*Problem:* Print all of the data exactly.
==*==
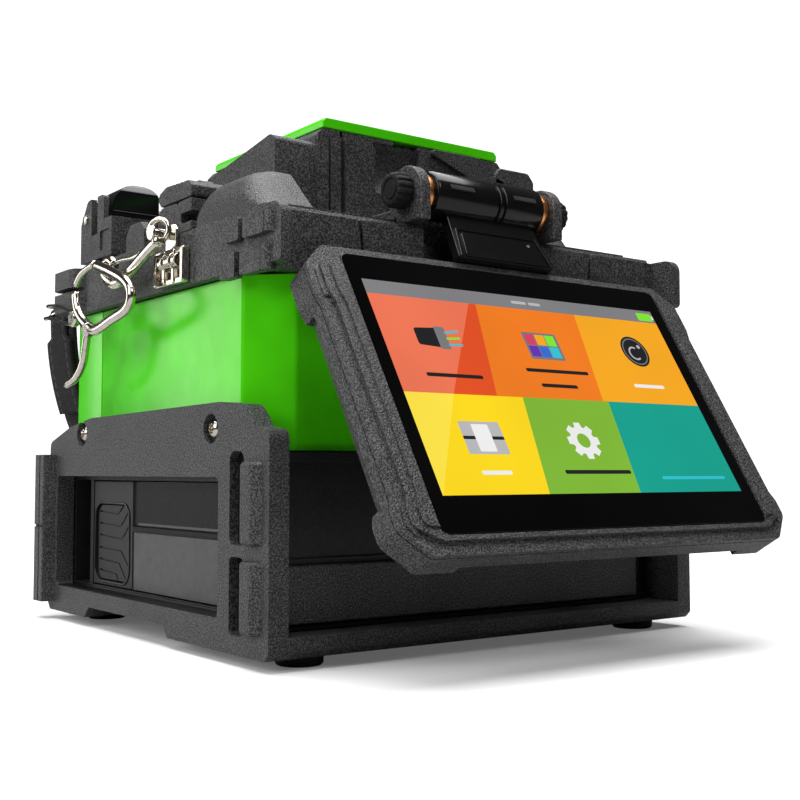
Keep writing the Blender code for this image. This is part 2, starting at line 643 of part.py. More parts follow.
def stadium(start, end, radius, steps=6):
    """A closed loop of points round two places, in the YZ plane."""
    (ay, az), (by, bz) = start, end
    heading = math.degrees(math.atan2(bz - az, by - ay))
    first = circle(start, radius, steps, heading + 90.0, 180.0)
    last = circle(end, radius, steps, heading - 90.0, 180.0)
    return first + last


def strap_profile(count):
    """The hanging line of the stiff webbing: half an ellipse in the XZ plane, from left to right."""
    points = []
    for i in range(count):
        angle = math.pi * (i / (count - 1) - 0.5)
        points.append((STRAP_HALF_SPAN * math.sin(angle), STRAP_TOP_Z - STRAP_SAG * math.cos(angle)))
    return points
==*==
*Full answer:*
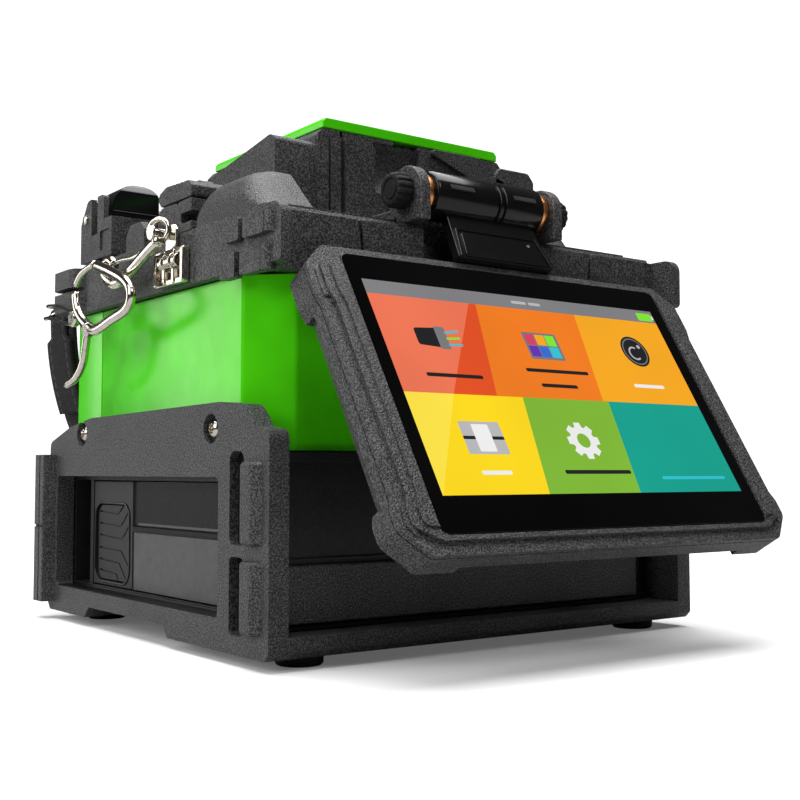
Keep writing the Blender code for this image. This is part 2, starting at line 643 of part.py. More parts follow.
def stadium(start, end, radius, steps=6):
    """A closed loop of points round two places, in the YZ plane."""
    (ay, az), (by, bz) = start, end
    heading = math.degrees(math.atan2(bz - az, by - ay))
    first = circle(start, radius, steps, heading + 90.0, 180.0)
    last = circle(end, radius, steps, heading - 90.0, 180.0)
    return first + last


def strap_profile(count):
    """The hanging line of the stiff webbing: half an ellipse in the XZ plane, from left to right."""
    points = []
    for i in range(count):
        angle = math.pi * (i / (count - 1) - 0.5)
        points.append((STRAP_HALF_SPAN * math.sin(angle), STRAP_TOP_Z - STRAP_SAG * math.cos(angle)))
    return points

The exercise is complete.